# Salmon-skin Roll



## advoca

Can anyone help a bemused Brit, please.

In _Friends_ there was a reference to a "salmon-skin roll." What is a salmon-skin roll? I have searched the web but without result. And as I live in Beijing I can find nobody who knows either.

Any help would be appreciated.


----------



## GB

It is sushi that is basically cooked salmon skin filled with various fillings. It is very tasty.


----------



## buckytom

yup, it's one of my favourites. it is salmon skin with a little of the meat still attached, broiled until somewhat crispy, then rolled with rice and usually julienned cucumber in nori. i prefer them hand rolled (temaki).

my cats love them too!


----------



## advoca

Many thanks to you both.

Do you have a recipe? Is it difficult to make at home?


----------



## buckytom

the last few times i made broiled salmon, i was tempted to use the leftover skin to make into sushi, but since it was already cooked, it wouldn't have had the same texture. all you need to do is cut some skin into thin (1/4")strips from raw sushi grade salmon, keeping a tiny bit of meat attached, the place it in a broiler close to the flame so it crisps quickly. then just roll it with cuke and vinegared rice in nori. if you want to get a little fancy, drizzle a little japanese bbq sauce on it, as you would an eel roll.


----------



## -DEADLY SUSHI-

Ahhhhhhhhh salmon skin roll!!!! 
	

	
	
		
		

		
			





Salmon skin (which is very fatty) under the broiler. Rolled with cucumber and then topped with a semi-sweet glaze on top of the cut and finished product. SOOOOOOO good.


----------



## advoca

Thanks everyone for the tips on salmon skin. But if the skin is broiled until crisp can you roll it?
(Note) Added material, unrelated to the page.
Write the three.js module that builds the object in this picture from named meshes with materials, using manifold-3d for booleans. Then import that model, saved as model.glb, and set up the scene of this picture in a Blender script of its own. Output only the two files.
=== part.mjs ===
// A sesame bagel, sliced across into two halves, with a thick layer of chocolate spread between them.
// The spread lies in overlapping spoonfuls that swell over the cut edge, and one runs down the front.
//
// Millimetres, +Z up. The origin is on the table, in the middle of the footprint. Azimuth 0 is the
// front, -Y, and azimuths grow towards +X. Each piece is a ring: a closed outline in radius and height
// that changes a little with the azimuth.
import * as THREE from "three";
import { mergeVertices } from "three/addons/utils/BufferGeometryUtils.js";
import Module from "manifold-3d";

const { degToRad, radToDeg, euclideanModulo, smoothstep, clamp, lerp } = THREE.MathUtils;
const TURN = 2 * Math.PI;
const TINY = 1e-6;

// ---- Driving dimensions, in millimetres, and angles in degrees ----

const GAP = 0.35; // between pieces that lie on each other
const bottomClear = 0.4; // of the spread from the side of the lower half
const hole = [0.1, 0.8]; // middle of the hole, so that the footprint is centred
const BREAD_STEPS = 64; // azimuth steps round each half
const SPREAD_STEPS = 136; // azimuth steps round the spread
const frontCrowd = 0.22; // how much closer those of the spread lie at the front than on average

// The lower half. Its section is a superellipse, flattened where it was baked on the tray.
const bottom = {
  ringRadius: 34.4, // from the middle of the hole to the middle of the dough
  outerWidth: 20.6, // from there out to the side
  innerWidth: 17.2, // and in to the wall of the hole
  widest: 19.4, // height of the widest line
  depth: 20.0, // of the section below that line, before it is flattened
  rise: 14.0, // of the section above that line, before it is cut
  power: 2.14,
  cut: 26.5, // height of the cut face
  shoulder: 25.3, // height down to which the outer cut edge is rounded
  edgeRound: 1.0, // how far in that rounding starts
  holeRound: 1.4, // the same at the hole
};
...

I also assume you have to descale the skin first? I ask because I have been served broiled fish where the scales were well browned and hence edible.


----------



## ironchef

Salmon skin is very good. If done properly, it tastes like a more flavorful bacon. I prefer it nigiri style though as opposed to maki.


----------



## ironchef

advoca said:
			
		

> Thanks everyone for the tips on salmon skin. But if the skin is broiled until crisp can you roll it?
> 
> I also assume you have to descale the skin first? I ask because I have been served broiled fish where the scales were well browned and hence edible.


 
Unless it was a new style, you don't actually roll the salmon skin per se. You lay it on top of the rice, with cucumber, radish sprouts which is also commonly used, and/or other vegetables, and then using a sushi mat, you form the sushi. 
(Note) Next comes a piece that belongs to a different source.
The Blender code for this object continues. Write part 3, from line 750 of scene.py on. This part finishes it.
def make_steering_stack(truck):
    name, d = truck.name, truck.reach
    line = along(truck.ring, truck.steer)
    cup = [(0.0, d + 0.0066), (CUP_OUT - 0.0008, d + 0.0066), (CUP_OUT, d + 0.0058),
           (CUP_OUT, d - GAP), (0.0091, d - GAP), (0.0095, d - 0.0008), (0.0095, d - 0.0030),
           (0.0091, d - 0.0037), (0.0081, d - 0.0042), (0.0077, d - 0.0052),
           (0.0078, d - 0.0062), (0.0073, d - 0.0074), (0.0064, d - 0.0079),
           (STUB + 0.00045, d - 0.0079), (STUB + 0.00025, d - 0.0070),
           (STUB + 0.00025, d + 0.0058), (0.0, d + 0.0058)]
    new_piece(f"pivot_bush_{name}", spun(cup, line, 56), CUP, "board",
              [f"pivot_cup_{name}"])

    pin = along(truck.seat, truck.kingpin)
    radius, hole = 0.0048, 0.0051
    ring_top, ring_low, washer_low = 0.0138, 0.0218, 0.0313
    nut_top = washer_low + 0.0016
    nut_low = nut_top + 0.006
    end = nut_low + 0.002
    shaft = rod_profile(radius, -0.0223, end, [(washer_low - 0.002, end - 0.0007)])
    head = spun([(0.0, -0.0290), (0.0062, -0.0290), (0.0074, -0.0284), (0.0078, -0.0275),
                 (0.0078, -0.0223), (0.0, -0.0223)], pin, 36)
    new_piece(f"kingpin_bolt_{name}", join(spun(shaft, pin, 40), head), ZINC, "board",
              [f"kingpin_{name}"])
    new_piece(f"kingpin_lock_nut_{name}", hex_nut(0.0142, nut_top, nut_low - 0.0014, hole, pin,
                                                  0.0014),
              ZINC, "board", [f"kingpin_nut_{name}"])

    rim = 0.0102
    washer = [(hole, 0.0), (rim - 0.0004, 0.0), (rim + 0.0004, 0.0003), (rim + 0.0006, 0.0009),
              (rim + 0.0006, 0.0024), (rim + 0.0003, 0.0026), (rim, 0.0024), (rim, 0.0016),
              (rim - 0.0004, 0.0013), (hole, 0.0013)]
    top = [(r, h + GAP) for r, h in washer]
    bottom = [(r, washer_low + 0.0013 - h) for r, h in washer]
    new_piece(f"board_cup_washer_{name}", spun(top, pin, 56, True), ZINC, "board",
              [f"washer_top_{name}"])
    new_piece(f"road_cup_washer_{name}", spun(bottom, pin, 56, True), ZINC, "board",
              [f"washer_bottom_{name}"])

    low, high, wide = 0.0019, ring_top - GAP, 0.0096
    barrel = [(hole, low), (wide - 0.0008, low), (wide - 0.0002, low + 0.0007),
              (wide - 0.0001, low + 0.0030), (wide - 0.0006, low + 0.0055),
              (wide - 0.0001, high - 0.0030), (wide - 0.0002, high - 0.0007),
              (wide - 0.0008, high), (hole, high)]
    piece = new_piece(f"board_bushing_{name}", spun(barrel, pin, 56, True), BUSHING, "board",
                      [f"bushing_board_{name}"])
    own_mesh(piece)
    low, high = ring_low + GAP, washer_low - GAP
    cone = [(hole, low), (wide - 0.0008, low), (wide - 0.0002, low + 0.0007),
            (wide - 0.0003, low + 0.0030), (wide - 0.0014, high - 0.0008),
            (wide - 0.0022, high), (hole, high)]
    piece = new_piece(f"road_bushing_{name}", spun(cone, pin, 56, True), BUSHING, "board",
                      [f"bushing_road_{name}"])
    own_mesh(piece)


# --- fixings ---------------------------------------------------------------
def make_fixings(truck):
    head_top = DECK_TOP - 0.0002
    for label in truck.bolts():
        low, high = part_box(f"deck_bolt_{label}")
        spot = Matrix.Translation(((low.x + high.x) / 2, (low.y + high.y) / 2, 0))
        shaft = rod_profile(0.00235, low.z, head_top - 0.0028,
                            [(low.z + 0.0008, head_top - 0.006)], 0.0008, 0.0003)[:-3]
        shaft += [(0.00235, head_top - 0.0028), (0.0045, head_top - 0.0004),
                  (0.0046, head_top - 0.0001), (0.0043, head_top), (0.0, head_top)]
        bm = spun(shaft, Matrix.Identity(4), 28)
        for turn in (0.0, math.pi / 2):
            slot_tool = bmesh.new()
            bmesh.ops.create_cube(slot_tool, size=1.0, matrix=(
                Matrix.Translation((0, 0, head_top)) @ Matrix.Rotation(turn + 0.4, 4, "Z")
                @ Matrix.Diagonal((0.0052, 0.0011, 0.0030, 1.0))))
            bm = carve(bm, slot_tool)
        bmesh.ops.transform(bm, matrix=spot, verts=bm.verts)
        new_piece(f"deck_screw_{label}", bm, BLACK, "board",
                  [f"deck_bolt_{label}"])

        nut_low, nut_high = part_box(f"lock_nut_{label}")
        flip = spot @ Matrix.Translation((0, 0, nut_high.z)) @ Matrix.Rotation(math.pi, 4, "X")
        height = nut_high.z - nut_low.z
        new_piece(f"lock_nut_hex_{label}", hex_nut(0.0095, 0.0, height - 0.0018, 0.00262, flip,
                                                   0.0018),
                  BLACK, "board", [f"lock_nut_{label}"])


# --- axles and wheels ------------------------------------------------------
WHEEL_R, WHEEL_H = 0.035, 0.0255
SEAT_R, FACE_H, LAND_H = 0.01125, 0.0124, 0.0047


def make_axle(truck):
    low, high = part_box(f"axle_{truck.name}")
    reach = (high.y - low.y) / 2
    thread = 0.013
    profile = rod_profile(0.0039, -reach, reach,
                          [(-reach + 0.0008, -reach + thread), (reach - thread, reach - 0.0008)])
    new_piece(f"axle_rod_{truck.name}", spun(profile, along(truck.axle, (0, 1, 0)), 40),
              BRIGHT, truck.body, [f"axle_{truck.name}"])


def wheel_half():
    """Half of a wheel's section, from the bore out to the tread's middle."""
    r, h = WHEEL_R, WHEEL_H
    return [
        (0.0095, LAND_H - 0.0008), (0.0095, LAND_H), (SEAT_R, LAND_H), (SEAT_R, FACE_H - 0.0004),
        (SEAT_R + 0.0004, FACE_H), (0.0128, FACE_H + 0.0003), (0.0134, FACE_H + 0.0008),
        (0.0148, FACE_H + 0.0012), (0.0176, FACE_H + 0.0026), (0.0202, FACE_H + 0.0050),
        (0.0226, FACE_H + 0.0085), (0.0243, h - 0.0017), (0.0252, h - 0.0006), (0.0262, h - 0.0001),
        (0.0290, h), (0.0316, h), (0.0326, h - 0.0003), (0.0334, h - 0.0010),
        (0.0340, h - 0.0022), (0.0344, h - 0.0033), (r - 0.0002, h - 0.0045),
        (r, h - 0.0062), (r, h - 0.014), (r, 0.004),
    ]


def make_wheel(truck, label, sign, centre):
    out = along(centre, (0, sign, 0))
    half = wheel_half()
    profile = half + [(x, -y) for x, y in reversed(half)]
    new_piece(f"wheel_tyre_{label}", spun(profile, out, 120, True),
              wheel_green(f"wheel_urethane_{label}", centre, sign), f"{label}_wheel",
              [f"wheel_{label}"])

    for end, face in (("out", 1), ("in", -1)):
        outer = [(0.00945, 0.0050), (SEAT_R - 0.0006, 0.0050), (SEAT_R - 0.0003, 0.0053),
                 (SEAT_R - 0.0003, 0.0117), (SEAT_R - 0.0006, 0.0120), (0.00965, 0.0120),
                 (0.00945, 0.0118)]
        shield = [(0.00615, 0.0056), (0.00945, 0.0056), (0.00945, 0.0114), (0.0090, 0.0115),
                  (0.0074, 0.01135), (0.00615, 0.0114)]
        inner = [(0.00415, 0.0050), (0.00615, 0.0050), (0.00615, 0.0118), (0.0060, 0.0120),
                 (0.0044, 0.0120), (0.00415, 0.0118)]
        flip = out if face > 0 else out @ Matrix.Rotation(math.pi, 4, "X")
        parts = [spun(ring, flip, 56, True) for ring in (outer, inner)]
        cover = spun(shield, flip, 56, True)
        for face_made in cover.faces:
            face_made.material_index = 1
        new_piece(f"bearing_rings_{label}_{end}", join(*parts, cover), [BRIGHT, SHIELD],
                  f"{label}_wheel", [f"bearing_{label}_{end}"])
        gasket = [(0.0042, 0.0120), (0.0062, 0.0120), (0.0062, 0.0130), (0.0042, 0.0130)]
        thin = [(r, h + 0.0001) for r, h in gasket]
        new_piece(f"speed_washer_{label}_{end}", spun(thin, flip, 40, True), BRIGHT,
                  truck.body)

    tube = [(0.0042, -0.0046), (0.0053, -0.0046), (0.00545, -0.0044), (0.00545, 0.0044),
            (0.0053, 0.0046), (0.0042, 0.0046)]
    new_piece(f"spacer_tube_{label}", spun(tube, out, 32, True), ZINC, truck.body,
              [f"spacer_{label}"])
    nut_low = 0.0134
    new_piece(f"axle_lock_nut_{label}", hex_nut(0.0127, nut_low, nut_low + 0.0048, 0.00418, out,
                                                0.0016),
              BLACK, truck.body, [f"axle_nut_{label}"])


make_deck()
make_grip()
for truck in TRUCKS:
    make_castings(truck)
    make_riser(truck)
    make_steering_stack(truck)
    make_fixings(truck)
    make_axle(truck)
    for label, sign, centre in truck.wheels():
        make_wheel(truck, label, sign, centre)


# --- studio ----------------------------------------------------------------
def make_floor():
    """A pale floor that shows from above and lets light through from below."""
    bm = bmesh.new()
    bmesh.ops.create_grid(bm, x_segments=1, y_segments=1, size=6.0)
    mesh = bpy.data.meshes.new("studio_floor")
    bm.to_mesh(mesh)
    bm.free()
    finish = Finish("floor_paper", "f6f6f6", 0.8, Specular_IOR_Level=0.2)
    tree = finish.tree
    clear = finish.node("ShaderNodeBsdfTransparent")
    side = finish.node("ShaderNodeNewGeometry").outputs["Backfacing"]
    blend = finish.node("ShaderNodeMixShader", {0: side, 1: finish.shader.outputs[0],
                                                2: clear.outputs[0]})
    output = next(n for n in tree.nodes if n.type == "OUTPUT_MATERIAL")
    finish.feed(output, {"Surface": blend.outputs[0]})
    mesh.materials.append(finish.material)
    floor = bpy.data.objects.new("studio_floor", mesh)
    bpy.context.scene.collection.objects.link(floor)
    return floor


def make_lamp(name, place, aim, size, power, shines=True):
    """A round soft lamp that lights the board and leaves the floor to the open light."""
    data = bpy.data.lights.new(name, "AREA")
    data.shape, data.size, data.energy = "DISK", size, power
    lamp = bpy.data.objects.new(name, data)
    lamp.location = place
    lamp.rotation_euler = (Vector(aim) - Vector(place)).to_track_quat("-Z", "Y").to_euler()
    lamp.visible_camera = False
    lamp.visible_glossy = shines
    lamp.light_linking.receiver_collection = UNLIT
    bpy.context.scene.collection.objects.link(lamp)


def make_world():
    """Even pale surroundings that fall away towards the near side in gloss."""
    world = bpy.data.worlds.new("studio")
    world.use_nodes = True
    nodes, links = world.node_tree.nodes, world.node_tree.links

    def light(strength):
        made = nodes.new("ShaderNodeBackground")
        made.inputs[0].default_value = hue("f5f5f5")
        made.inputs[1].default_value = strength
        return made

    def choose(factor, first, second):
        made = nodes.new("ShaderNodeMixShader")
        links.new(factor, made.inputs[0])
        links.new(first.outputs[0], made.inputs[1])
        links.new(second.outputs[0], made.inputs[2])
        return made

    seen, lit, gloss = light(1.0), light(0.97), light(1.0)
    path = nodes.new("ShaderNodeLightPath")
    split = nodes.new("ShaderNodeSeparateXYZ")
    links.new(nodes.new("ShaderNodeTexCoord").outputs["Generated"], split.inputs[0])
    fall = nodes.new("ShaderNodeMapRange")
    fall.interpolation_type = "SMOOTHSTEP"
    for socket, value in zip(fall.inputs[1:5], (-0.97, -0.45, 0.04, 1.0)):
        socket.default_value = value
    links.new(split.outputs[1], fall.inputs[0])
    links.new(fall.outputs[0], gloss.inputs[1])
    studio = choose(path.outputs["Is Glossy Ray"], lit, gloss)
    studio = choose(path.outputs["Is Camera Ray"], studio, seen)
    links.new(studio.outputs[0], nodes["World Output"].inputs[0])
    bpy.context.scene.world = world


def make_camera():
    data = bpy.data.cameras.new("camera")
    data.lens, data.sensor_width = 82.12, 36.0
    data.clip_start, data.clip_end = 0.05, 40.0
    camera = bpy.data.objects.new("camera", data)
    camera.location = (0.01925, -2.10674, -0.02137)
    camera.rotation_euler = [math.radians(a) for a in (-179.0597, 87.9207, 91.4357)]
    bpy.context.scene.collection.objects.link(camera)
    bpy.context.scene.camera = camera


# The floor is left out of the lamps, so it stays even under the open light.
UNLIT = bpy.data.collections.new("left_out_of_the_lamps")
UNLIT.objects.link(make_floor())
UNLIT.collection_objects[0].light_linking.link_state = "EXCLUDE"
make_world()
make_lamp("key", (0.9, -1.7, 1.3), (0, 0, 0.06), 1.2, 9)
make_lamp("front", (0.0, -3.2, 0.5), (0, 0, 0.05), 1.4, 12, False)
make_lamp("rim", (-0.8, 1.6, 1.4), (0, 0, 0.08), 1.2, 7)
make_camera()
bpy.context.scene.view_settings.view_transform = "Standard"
You do need to descale the fish. I get the best results from pan searing rather than broiling though. You do need to add enough oil to prevent the skin from sticking and to ensure that it browns and crispens evenly. Once cooked, immediately lay the skins on paper towels to drain the excess oil and retain the crispyness. However, if you're looking for a healthier alternative with not as much fat, then broiling would be the better alternative.


----------



## advoca

Many thanks, Ironchef. This clears it up nicely for me. At last I understand.


----------



## advoca

(And to think that in the past I have been throwing salmon skin away! Ayee!


----------